Example outcomes he offers: reduce discounting via win/loss analysis; improve onboarding via retention-correlated behavior; reduce support via root-cause linking of tickets to product events; drive proactive CS via usage-drop alerts.

Mapping against Ray Data Co

The outcomes-first discipline is the one to carry forward.

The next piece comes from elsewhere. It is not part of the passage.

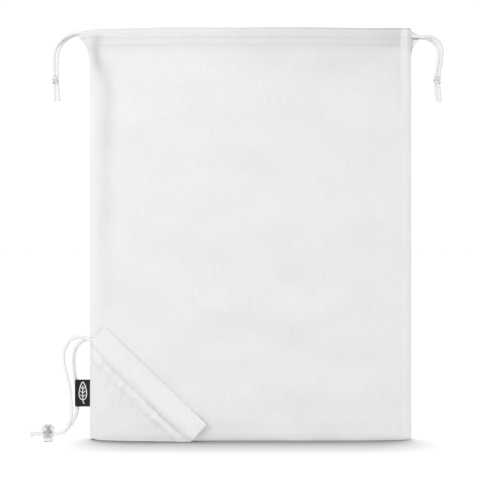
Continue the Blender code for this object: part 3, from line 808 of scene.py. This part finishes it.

Every autoinv script should answer “what decision does this output change?” Some already do — eq3_pead_portfolio_simulator exists because we need to know whether PEAD clears a bias audit before we consider paper-trading it. Some don’t clearly — I should audit the experiments/outputs/ folder and kill scripts whose outputs haven’t been read in N days. This lines up with the “audit and delete useless checks” gap from 2026-04-07-seattle-data-guy-noisy-data-quality-checks.
The eight pillars are a useful backstop when reviewing our own pipelines. autoinv.data.get_bars passes 1-6 and 8 trivially; 7 (availability) is covered by the vault being the read surface.

Curation section

Daniel Parris — “When Did ‘Rock’ Become ‘Classic Rock’? A Statistical Analysis” — genuine third-party, fun statistical-culture piece on genre reclassification. Skipping deep-dive (entertaining, not actionable).
“Snowflake vs Databricks Is the Wrong Debate” — SDG’s own prior post. Fourth time in as many weeks he’s linked his own content from the curation slot. Pattern confirmed: SDG’s “Articles Worth Reading” is roughly 50/50 third-party + self-cross-promo, and the skill should label them distinctly.